Critics damned “The Beverly Hillbillies” as utter trash. The New York Times called it “steeped in enough twanging-guitar, polkadot gingham, deliberative drawl, prolific cousins and rural no-think to make each half hour seem as if it contained 60 minutes.” Variety declared it “painful to sit through.” Newsweek said it was “the most shamelessly corny show in years.”

Back then “corny” was a word sophisticates used to sneer at the common folks’ sentimental bad taste. John F. Kennedy, wrote his friend Benjamin Bradlee of the Washington Post, “could not bring himself to be ‘corny’ at a time when ‘corniness’ is a hallmark of American politics.” Jacqueline Kennedy said after his death that before her elegant young husband came along, “Politics was just left to all the corny old people who shouted on the Fourth of July.” Kennedy was the antithesis of corny. That’s why he was so popular among the Eastern elite.

The truth is that during Murray’s golden age, a lot of smart people were constantly irritated and angered by what they saw as America’s lowest-common-denominator bad taste. “A vast wasteland,” Newton Minow, the chairman of the Federal Communications Commission, called television.

Some critics wanted to impose their idea of better taste on everyone. Others simply wanted to pursue excellence as they saw fit. Either way, mass culture offended people with refined or idiosyncratic preferences. They may not have lived next to each other or constituted an identifiable social class, but these people definitely felt different from, and in most cases superior to, their fellow Americans.

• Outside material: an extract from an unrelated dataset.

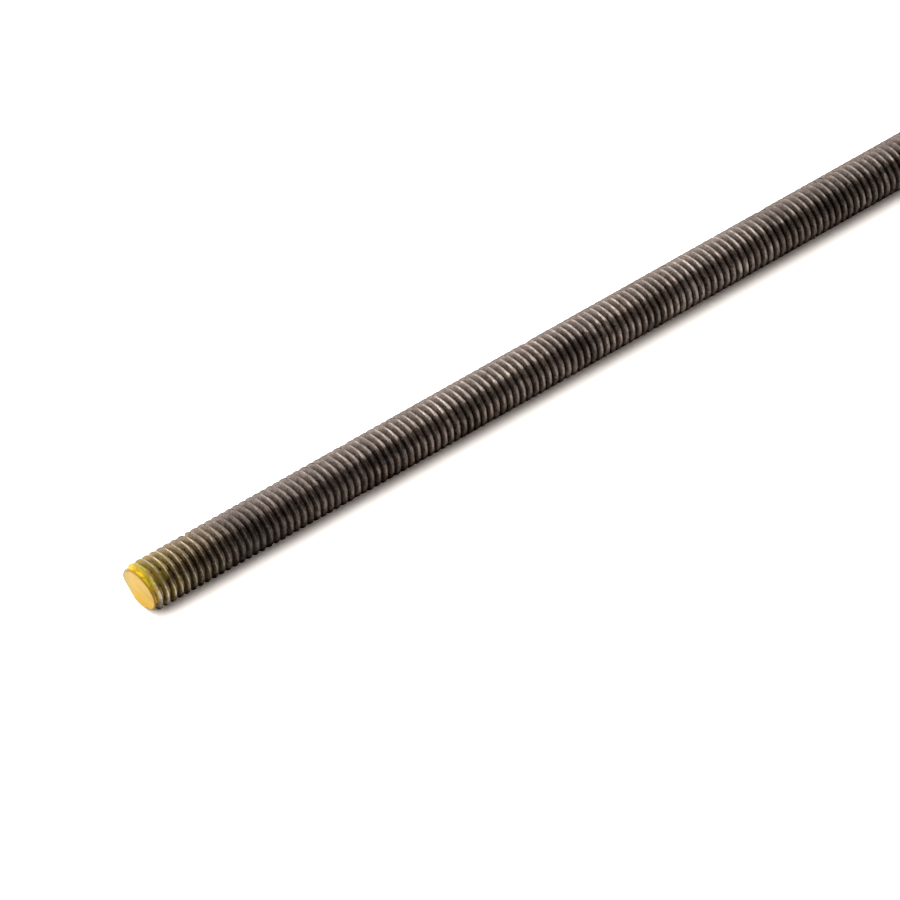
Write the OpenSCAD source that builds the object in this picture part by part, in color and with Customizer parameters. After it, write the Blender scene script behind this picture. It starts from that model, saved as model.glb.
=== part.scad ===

Hence all those scathing reviews of “The Beverly Hillbillies” -- and all those midcentury books about the horrors of mass culture, consumerism and other-directed conformism. These books were written by and for a self-selected elite. A blockbuster like Vance Packard’s anti-advertising tome “The Hidden Persuaders” might sell a million copies, but even that represented barely half a percent of the population.

With five decades’ distance it’s clear that books as seemingly different as “The Organization Man,” “The Lonely Crowd,” “The Feminine Mystique” and “Atlas Shrugged” were really all about the same thing: the alienation and discomfort of gifted, independent-minded individuals in a society in which the “normal” ruled. The “cognitive elite” felt left out of or oppressed by the country’s culture and, as a result, scorned it.

Now these people have one another. “People like to be around other people who understand them and to whom they can talk,” Murray writes. “Cognitive segregation was bound to start developing as soon as unusually smart people began to have the opportunity to hang out with other unusually smart people.” If you care about happiness, that seems like a good thing.

Interestingly, when smart people feel less alienated, they seem to buy different sorts of books. Instead of condemning American society for not honoring the author’s personality or tastes, the new bestsellers explore the mysteries of human behavior. Think of Malcolm Gladwell’s various books or Daniel Kahneman’s “Thinking, Fast and Slow.” Perhaps once you accept that people really are different -- that nobody’s normal and, at least when it comes to food or entertainment or vacations, there’s no one best way to live -- you can, paradoxically enough, start to think about the commonalities known as human nature.